Copyright © by Jessica Schneider, 4/5/09


  Rare is it to have two artists, one a father and the other a son, both who have talent in the same field. Think about it: while there are many offspring who try to follow in their parent’s footsteps, what usually happens is that the child is nothing but a distant drop of what the parent was, and that is putting it kindly. Examples would be Sylvia Plath and Frieda Hughes, John and Thomas Steinbeck, Anne and Linda Sexton. Even more odd is it to have a parent artist die at the age of 28, only then to have his son die at the age of 30.

  For those who might not know of him, Jeff Buckley is the son of Tim Buckley—the prolific songwriter from the 1970s. Although Tim died when Jeff was only eight, in this new biography by Jeff Apter, we learn that Jeff Buckley never really knew his father outside of meeting him only a handful of times. But for those who do know of Jeff Buckley, the opening of this review is likely to irritate, for it is well known that Jeff loathed being compared to his father, since he wanted to be, and clearly is, his own artist.

  Jeff Buckley, born in 1966, lived a rich and talented life, one that was filled with many of the predictable elements within a musician’s days: booze, sex, touring, arguments, depression, frustration, etc. Jeff Buckley did live a full life, despite it being a short one, ending at the age of 30, when he drowned in the Wolf River in Memphis. Yet despite his short life, he has left behind a legacy, and his stellar album Grace, for which he is most known.

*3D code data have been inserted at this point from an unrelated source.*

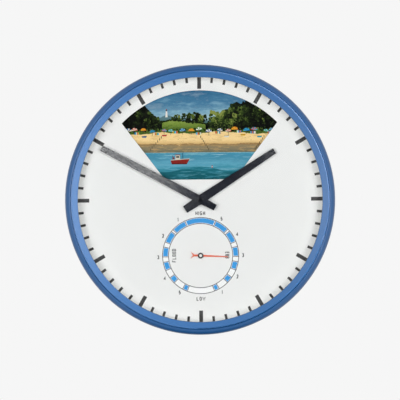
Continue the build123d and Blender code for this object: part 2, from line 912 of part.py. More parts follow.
stator_elbows_at = [(end, rotor_at[1] + stator_width / 2) for end, height in stator_posts_at]
stator_limbs = [
    stator_posts_at,
    (stator_posts_at[0], stator_elbows_at[0]),
    (stator_posts_at[1], stator_elbows_at[1]),
    (stator_elbows_at[0], (rotor_at[0] - magnet_radius - stator_hole_gap, rotor_at[1])),
    (stator_elbows_at[1], (rotor_at[0] + magnet_radius + stator_hole_gap, rotor_at[1])),
]
board_pegs_at = [(board_left + 2 * pin_radius + hub_wall, board_bottom + 2 * pin_radius + hub_wall),
                 (board_right - 2 * pin_radius - hub_wall, board_top - 2 * pin_radius - hub_wall)]

# Levels inside a movement
bearing_front = floor_front + bearing_height
arbor_wheel_back = bearing_front + small_wheel_thickness
arbor_wheel_front = arbor_wheel_back + small_wheel_thickness
step_seat = arbor_wheel_back - 2 * wheel_clearance - running
step_wheel_back = arbor_wheel_front + small_wheel_thickness
step_wheel_front = step_wheel_back + small_wheel_thickness
rotor_seat = step_wheel_back - 2 * wheel_clearance - running
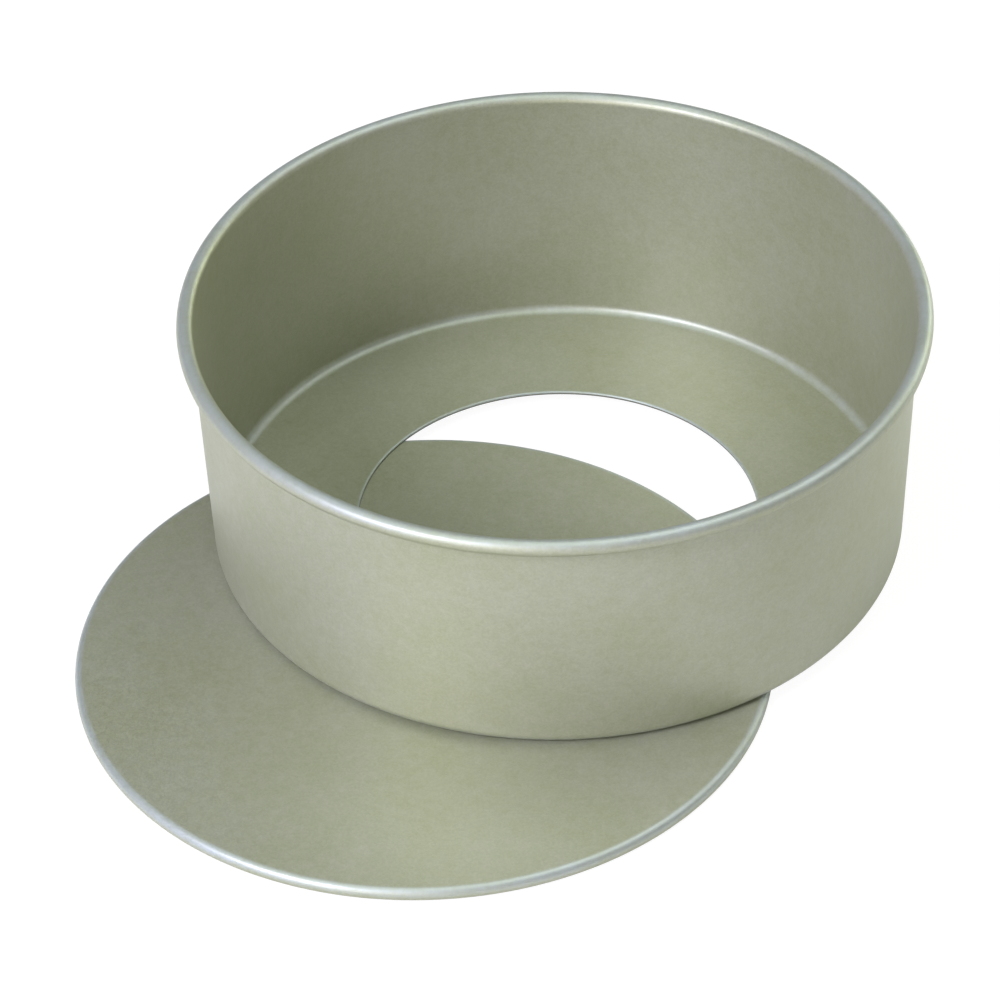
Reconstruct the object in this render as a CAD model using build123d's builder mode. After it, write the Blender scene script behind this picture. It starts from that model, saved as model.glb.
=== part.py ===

  Apter admits that the writing of this book was in itself a challenge, since he was composing a biography about a subject that had already died. In this book, he relies on Buckley’s friends and fellow musicians to deliver their personal experiences with Jeff, and also share their insights into his character. I can’t say for certain that the book paints an accurate picture of Buckley, since I did not know him personally, but one can gather a sense that he was high on artistic talent yet low on emotional maturity.

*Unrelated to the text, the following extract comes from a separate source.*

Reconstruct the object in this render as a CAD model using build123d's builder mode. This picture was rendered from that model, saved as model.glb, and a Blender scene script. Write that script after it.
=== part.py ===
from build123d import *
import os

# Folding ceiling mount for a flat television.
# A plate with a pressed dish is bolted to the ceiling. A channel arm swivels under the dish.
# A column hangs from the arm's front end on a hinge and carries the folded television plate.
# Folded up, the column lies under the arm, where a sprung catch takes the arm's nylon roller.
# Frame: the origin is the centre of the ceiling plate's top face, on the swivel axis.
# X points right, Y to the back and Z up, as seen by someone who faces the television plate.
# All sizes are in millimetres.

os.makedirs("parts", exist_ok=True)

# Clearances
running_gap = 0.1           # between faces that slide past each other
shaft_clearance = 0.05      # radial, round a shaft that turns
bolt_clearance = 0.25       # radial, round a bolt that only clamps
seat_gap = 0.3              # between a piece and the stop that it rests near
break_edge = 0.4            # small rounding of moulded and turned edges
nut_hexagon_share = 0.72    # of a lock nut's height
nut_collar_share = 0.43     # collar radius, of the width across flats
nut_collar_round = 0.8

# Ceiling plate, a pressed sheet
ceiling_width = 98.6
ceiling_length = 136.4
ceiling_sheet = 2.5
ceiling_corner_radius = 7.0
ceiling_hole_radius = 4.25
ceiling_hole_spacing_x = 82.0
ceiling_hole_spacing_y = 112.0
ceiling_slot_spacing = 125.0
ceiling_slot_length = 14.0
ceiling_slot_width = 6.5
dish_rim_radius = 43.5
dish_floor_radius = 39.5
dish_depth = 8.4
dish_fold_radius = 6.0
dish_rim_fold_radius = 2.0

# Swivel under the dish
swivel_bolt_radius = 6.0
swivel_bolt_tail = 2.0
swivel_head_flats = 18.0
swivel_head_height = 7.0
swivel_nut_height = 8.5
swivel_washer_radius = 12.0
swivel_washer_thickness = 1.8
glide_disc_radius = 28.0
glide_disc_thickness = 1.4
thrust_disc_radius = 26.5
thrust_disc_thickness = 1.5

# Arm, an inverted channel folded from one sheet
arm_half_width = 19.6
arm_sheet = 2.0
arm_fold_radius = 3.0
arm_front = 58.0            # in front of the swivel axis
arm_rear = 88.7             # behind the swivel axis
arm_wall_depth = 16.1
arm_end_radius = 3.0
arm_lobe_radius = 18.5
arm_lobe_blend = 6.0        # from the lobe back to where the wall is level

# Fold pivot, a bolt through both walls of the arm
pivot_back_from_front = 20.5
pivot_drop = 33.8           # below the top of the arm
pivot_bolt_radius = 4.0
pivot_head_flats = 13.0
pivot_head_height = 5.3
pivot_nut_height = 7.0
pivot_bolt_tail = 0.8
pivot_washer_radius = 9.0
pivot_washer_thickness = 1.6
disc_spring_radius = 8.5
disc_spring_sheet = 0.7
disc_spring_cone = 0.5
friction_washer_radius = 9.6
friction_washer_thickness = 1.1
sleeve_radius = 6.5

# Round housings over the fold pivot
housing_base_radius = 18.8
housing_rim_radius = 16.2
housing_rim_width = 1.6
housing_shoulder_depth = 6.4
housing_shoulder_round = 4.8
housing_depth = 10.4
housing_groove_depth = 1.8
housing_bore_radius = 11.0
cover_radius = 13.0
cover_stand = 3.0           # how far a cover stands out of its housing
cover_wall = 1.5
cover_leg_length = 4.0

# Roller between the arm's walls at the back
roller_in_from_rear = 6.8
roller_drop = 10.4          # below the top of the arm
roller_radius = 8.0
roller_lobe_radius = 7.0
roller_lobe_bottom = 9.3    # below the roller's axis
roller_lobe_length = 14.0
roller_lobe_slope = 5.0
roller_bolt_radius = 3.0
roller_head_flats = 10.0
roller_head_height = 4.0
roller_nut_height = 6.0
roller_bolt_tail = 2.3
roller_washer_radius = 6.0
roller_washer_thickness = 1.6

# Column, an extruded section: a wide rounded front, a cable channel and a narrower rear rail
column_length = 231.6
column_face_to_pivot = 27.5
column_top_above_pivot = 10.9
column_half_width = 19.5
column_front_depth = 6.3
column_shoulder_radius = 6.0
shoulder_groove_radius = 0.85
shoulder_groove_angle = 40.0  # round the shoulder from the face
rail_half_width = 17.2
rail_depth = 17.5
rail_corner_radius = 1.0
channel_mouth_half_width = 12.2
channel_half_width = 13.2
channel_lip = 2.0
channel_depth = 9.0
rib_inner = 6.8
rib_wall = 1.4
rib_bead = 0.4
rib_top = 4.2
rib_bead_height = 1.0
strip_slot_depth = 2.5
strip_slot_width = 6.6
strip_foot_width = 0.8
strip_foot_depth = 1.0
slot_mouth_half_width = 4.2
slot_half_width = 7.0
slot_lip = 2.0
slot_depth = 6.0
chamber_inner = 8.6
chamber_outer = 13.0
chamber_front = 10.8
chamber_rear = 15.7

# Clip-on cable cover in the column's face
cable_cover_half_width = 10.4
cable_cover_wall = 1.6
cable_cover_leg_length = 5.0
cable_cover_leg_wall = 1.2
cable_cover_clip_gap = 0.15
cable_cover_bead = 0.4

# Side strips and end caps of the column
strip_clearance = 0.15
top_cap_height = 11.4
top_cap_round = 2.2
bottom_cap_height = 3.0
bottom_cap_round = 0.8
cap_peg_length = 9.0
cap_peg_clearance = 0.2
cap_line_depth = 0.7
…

  While this book is entertaining to read, some of the information is contradictory, for there are moments when Buckley is portrayed as selfish and narcissistic, and yet others have claimed he was totally selfless. As any artist, and any individual with a complex character, Buckley had many sides, and so trying to capture those sides equally via way of secondhand information can be difficult. But considering these limitations, Apter does a thorough job. Even more so, given that he is the former music editor of Australian Rolling Stone, it is clear that Apter knows his stuff.

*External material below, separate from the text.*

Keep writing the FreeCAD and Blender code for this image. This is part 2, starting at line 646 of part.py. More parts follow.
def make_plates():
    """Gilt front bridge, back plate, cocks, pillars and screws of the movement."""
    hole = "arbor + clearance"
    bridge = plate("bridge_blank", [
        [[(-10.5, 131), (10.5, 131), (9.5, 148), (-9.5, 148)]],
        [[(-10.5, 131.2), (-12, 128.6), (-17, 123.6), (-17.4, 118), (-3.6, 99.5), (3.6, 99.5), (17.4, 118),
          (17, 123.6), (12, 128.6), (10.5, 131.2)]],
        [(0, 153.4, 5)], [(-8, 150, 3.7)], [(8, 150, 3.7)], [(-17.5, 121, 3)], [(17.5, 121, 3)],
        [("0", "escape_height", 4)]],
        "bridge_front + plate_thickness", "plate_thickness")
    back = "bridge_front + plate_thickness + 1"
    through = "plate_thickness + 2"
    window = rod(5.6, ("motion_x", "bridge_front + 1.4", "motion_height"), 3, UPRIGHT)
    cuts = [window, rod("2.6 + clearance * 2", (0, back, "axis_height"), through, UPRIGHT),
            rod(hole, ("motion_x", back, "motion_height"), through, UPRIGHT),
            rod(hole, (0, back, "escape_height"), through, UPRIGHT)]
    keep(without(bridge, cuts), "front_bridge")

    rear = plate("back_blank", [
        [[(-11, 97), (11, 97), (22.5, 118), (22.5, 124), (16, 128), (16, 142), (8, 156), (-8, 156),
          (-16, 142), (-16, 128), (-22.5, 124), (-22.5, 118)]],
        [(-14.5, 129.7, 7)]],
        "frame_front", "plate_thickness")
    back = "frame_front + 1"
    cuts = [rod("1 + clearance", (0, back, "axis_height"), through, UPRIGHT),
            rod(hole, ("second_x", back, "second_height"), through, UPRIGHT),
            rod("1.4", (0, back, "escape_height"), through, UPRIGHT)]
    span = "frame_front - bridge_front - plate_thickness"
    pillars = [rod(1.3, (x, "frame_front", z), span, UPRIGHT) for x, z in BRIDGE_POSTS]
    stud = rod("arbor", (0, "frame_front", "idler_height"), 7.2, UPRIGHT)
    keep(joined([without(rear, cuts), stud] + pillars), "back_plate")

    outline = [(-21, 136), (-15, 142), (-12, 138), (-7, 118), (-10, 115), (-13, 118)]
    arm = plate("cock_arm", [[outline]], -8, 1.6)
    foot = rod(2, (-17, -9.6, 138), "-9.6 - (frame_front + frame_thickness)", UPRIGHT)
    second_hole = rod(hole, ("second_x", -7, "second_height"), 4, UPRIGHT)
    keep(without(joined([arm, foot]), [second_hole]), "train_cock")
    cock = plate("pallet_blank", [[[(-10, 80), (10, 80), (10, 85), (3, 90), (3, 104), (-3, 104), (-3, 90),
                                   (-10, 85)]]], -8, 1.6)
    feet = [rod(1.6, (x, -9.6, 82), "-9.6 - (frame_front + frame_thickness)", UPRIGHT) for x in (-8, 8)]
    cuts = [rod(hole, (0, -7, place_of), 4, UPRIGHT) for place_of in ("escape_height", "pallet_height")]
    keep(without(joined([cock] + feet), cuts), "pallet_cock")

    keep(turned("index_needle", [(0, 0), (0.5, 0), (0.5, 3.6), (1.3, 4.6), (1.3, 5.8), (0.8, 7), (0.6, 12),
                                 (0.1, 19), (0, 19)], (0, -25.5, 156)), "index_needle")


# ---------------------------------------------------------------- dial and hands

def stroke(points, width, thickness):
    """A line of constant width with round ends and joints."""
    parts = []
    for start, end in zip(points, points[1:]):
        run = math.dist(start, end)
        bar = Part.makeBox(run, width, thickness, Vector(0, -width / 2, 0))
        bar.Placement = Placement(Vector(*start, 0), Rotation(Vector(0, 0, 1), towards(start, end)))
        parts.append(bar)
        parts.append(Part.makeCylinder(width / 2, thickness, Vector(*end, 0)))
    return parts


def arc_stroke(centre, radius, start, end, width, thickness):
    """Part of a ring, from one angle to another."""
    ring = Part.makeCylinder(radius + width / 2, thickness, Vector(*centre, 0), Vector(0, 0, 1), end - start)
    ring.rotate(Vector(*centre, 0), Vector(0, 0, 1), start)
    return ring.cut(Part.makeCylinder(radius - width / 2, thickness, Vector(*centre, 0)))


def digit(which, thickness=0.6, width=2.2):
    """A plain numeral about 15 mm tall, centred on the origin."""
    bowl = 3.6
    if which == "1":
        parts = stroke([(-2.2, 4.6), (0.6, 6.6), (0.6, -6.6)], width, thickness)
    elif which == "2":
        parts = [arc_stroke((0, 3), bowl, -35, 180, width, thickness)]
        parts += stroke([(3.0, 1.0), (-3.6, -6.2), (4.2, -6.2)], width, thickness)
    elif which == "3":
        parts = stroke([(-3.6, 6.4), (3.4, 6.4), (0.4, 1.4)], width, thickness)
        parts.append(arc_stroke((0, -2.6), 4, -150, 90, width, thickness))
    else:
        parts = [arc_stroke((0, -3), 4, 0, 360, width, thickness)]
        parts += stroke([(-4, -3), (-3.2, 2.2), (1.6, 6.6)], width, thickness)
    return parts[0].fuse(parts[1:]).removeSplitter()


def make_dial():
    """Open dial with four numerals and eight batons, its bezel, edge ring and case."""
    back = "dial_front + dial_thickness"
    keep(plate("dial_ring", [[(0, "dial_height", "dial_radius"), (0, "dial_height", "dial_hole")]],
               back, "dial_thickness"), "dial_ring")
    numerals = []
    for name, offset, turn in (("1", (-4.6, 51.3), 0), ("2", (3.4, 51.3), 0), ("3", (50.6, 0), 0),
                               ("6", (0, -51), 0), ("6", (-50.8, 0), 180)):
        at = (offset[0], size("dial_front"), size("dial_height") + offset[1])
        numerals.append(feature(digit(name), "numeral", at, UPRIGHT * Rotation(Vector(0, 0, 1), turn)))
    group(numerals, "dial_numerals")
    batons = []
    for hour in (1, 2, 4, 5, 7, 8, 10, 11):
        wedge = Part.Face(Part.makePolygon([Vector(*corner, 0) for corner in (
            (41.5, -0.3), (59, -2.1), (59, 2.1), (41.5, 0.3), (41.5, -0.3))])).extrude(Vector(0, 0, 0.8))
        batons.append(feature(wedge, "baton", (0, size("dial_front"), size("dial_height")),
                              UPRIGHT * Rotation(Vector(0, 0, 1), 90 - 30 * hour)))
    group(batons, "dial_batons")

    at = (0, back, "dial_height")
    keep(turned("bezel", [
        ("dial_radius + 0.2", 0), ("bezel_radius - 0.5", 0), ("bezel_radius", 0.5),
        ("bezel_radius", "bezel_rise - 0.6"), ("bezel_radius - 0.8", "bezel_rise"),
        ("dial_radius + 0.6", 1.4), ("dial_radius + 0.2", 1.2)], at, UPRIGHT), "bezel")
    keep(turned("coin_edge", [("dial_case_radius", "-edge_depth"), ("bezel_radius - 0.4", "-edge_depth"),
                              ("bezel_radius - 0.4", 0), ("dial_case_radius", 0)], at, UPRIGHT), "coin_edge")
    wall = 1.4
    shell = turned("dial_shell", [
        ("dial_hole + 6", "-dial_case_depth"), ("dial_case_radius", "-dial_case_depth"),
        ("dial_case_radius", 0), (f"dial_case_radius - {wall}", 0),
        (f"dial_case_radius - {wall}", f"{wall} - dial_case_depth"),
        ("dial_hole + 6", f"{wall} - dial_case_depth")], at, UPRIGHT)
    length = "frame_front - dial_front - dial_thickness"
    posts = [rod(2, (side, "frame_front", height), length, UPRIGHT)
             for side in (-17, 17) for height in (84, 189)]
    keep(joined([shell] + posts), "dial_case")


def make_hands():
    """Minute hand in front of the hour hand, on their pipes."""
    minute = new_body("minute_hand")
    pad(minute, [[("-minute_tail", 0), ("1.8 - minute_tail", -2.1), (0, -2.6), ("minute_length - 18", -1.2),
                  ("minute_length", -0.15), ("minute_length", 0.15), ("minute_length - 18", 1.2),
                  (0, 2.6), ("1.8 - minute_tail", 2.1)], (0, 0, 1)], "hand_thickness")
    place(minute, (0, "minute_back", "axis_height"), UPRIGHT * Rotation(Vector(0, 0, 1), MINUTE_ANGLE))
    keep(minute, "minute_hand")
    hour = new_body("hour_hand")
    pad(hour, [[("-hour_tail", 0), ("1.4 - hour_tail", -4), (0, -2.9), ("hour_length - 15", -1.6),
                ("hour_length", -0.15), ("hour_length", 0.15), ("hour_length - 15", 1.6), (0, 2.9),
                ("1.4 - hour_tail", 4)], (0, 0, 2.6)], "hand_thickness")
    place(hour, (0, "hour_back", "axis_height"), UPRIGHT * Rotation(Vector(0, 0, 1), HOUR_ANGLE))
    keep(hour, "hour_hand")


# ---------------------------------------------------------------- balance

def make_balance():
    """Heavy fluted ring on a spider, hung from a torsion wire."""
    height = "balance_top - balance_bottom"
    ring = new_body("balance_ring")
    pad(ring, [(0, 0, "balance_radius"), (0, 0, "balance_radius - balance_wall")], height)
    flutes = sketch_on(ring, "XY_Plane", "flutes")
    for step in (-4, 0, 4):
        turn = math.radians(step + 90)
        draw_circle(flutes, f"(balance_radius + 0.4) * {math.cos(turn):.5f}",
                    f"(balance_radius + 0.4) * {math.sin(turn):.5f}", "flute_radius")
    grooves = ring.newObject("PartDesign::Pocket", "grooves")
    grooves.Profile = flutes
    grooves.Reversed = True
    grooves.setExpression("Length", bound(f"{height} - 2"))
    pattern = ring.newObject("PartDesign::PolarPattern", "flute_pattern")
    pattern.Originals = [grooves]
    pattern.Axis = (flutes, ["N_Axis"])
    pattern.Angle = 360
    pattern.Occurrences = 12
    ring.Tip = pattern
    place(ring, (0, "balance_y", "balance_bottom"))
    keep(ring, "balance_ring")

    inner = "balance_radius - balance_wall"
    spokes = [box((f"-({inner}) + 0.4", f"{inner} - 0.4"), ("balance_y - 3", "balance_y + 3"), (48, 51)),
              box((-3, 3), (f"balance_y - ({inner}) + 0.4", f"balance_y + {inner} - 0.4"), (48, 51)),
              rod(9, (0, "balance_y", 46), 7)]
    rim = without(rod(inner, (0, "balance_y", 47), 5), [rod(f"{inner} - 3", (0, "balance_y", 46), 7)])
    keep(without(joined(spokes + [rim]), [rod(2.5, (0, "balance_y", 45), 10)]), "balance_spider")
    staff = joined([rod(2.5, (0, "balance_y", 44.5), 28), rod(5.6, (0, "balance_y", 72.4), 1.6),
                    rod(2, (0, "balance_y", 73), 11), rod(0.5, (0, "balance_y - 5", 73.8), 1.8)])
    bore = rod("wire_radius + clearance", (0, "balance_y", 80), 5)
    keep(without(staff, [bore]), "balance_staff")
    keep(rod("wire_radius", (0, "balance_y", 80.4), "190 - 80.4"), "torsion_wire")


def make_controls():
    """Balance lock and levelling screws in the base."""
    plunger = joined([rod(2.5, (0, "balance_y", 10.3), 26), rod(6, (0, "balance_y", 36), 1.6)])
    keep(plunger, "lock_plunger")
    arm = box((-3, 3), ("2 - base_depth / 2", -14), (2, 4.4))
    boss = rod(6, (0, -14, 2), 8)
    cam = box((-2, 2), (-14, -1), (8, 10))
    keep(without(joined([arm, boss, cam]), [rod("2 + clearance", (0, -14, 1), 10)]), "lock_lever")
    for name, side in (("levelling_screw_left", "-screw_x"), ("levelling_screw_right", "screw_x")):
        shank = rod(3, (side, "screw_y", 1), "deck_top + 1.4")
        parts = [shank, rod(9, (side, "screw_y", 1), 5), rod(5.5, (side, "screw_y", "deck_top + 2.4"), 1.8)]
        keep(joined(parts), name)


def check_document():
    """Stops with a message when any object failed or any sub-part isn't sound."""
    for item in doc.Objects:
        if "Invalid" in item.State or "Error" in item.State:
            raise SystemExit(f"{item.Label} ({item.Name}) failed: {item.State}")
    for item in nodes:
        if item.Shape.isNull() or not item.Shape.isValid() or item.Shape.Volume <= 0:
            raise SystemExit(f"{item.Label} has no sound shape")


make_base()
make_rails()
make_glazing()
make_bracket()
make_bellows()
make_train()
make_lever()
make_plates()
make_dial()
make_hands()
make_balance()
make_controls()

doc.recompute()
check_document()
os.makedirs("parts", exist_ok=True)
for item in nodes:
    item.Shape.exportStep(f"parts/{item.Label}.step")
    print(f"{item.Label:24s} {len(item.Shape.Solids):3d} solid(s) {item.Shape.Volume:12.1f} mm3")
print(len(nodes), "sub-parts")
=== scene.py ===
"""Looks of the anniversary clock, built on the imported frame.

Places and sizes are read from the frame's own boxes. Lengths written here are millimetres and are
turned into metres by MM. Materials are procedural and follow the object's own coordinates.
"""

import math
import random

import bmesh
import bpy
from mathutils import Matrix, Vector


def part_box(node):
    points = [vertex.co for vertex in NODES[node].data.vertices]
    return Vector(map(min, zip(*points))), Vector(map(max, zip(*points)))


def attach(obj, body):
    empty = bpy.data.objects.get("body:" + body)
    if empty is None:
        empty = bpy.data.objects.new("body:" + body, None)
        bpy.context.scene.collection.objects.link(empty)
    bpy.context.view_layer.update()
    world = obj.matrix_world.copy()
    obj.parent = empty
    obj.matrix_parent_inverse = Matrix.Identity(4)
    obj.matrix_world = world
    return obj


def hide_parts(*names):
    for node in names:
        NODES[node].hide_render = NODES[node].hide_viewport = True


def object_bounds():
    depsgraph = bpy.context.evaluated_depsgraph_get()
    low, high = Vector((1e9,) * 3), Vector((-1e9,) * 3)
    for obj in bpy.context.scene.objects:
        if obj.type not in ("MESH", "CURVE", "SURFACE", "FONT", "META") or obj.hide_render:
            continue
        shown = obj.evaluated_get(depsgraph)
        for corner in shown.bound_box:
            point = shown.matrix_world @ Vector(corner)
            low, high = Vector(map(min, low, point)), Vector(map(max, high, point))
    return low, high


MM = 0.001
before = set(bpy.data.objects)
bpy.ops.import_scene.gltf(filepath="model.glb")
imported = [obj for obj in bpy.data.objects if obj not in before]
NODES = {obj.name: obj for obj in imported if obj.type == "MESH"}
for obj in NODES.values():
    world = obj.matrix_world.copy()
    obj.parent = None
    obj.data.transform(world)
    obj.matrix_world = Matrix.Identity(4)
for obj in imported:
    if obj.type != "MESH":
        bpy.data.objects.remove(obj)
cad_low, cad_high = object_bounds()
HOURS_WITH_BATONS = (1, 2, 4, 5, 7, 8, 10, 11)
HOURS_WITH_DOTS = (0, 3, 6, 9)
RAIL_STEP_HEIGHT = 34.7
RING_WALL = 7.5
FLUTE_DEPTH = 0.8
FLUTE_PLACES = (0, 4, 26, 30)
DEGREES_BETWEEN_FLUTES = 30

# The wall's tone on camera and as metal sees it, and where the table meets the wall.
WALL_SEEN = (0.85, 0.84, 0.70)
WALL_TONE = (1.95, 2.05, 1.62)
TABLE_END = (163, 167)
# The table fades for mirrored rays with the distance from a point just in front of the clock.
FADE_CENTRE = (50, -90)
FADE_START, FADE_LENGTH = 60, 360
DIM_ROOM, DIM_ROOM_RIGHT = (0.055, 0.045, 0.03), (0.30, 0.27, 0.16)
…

  He knows it so much that a music lay person, such as myself, at times was lost amid the musical names of people and bands I’d never heard of. While I do love Jeff Buckley’s music, I am somewhat clueless when it comes to music history, (literary novels are more my thing) and I say this because I realize this book was written with a certain audience in mind. Jeff Buckley fans will no doubt find it fun and a fast read, though if you’re like me, many of these obscure names won’t mean a thing. (I had no clue who Tim Buckley was for example, though in listening to some of his songs on You Tube, he clearly had talent, though Jeff had a better voice).

  The book addresses that Jeff was quite the loverboy in his day, bedding as many willing women he could find. (Not an unusual occurrence in the music world). He was charismatic and good-looking, possessed a great voice and stage presence, and his talent undeniable. Though the one area he struggled with was his songwriting—he suffered from somewhat a creative inertia, in that he was simply not that prolific. This especially became a problem after Colombia Records signed the young Jeff and he barely had enough songs to complete his first album. “…Buckley prized the making of music far more than the selling of it.”

  The utter stupidity of people in the “biz” is another point the book mentions, for it has been argued that Buckley feared that comparison with his father, and that ambivalence is shown via way of his interviews, where he claims to not have been influenced at all by him, yet other sources say this isn’t the case. “But the truth, however, was quite different: if any one artist had a direct influence on Buckley’s genre-jumping style and wildly expressive voice, it was his father—with all due respect to Led Zeppelin,” Apter writes.

  As a writer myself, I could more than empathize with Jeff’s struggle in his need to retain his creativity and love for art against the marketing pressure. The book even notes that this also plagued Kurt Cobain—an artist whom Jeff held strong admiration. As both were pressured from their record labels for ways to be more commercial, one has to wonder just when will come the time when the record companies and publishers just let talented artists do their thing?

  There are also some funny mentions of where Buckley was pissed after a newspaper lumped him beside the likes of Michael Bolton, who Buckley admitted “sucked.” Also, Grace was a rather modest seller when it first came out, selling only a few thousand copies out of the 40,000 his record company distributed. (They apparently didn’t push the album as much as they should have). Luck also clearly played an important role in Buckley’s music career, for while there can be many musicians with talent, few are lucky enough to get noticed, let alone sign with such a large label, even if that label was not as supportive as it could have been. And although Buckley did enjoy some commercial success in his lifetime, his legacy has only grown after his death. Not surprising, since quality does rise with time, though in the short term it can be overlooked.

  With any artist, the art should always come first. One’s bio is just flourish. (Yet I admit it can be fun flourish, especially for the very curious). I do recommend this book, though the real Jeff Buckley will always be found via way of his work. This is how I know Jeff Buckley very well—for he regularly visits me in song.